Write out all the material exactly. Leave nothing out.

──────

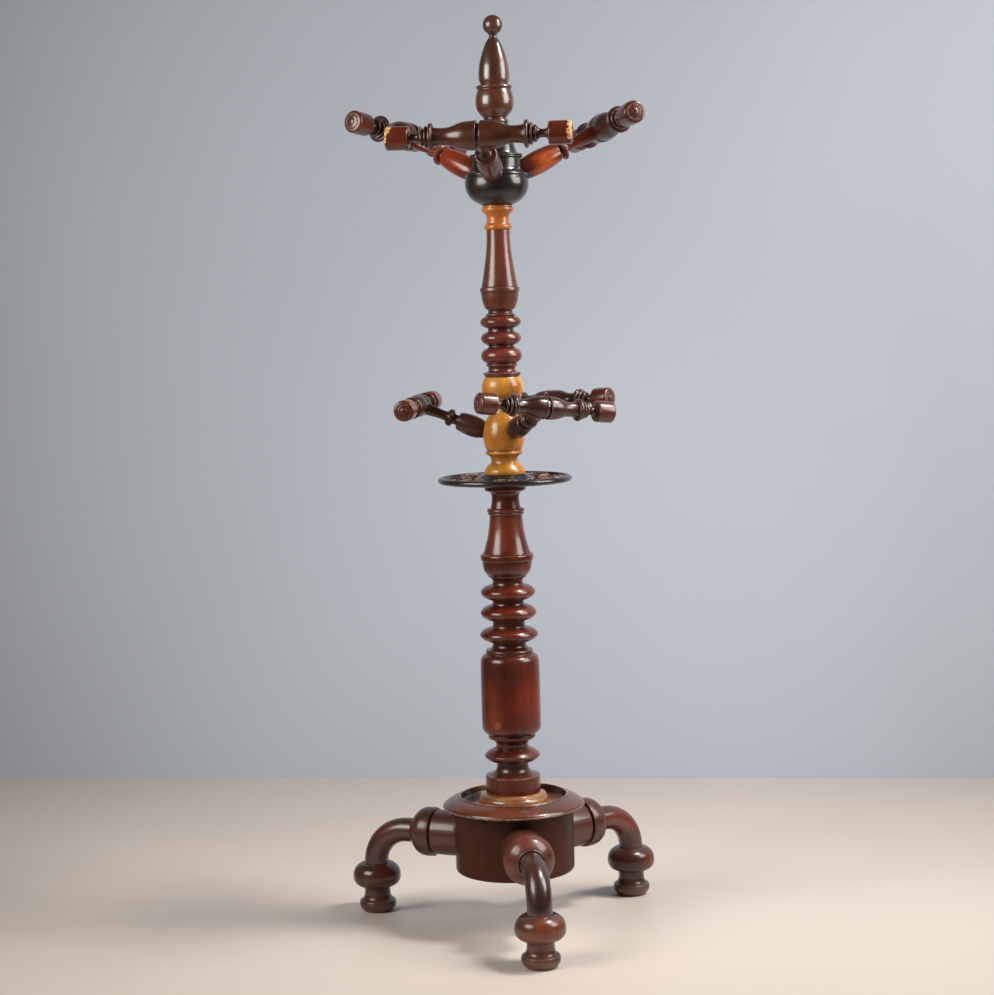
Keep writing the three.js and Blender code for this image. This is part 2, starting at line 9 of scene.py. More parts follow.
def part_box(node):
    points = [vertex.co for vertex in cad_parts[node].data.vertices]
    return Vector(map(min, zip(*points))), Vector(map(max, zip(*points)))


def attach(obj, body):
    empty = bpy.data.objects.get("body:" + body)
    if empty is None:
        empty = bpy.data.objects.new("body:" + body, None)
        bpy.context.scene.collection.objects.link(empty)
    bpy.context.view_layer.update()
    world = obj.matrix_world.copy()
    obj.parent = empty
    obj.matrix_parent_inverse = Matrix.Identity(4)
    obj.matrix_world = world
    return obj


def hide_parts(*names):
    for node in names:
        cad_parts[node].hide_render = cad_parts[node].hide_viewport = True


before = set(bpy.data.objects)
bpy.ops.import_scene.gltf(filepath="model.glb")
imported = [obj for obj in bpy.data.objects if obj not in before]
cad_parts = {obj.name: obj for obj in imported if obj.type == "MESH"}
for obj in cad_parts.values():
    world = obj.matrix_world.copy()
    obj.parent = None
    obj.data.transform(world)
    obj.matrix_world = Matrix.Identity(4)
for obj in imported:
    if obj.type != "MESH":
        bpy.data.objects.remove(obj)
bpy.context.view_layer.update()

──────

» **WRITTEN SOLUTION**
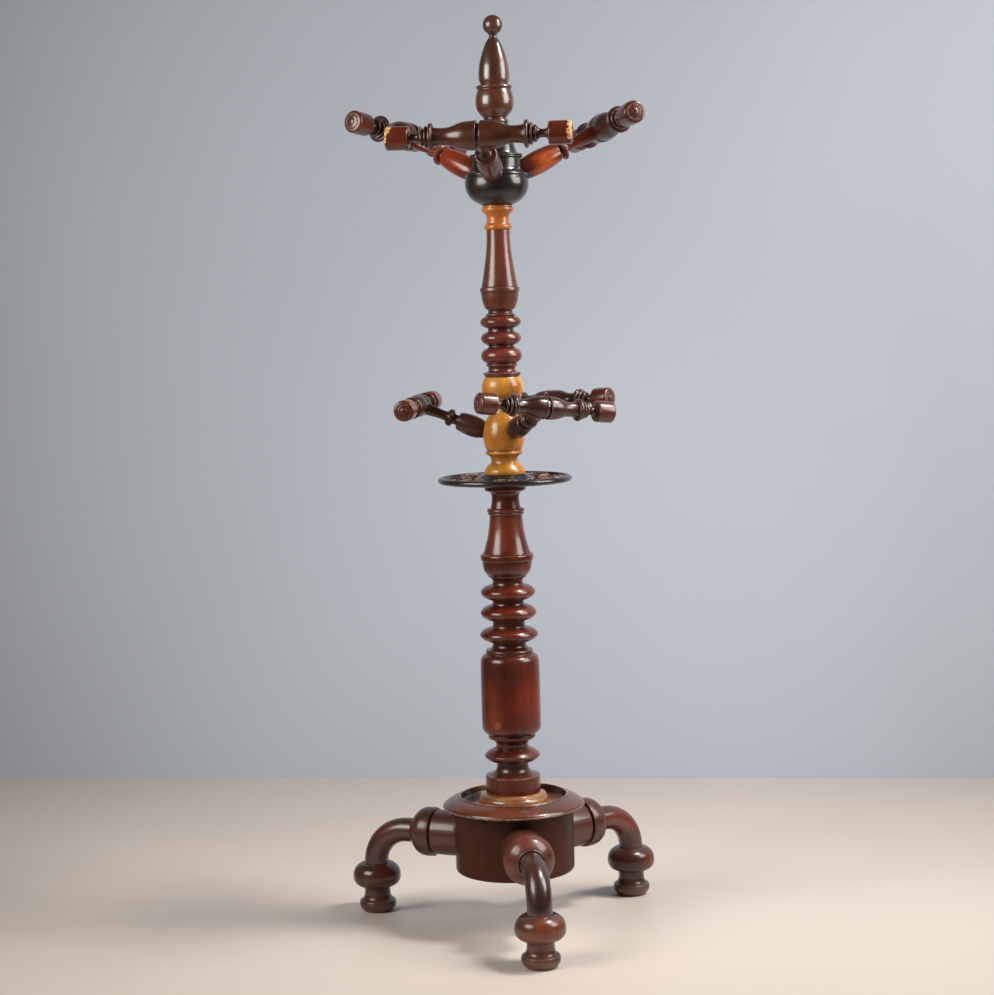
Keep writing the three.js and Blender code for this image. This is part 2, starting at line 9 of scene.py. More parts follow.
def part_box(node):
    points = [vertex.co for vertex in cad_parts[node].data.vertices]
    return Vector(map(min, zip(*points))), Vector(map(max, zip(*points)))


def attach(obj, body):
    empty = bpy.data.objects.get("body:" + body)
    if empty is None:
        empty = bpy.data.objects.new("body:" + body, None)
        bpy.context.scene.collection.objects.link(empty)
    bpy.context.view_layer.update()
    world = obj.matrix_world.copy()
    obj.parent = empty
    obj.matrix_parent_inverse = Matrix.Identity(4)
    obj.matrix_world = world
    return obj


def hide_parts(*names):
    for node in names:
        cad_parts[node].hide_render = cad_parts[node].hide_viewport = True


before = set(bpy.data.objects)
bpy.ops.import_scene.gltf(filepath="model.glb")
imported = [obj for obj in bpy.data.objects if obj not in before]
cad_parts = {obj.name: obj for obj in imported if obj.type == "MESH"}
for obj in cad_parts.values():
    world = obj.matrix_world.copy()
    obj.parent = None
    obj.data.transform(world)
    obj.matrix_world = Matrix.Identity(4)
for obj in imported:
    if obj.type != "MESH":
        bpy.data.objects.remove(obj)
bpy.context.view_layer.update()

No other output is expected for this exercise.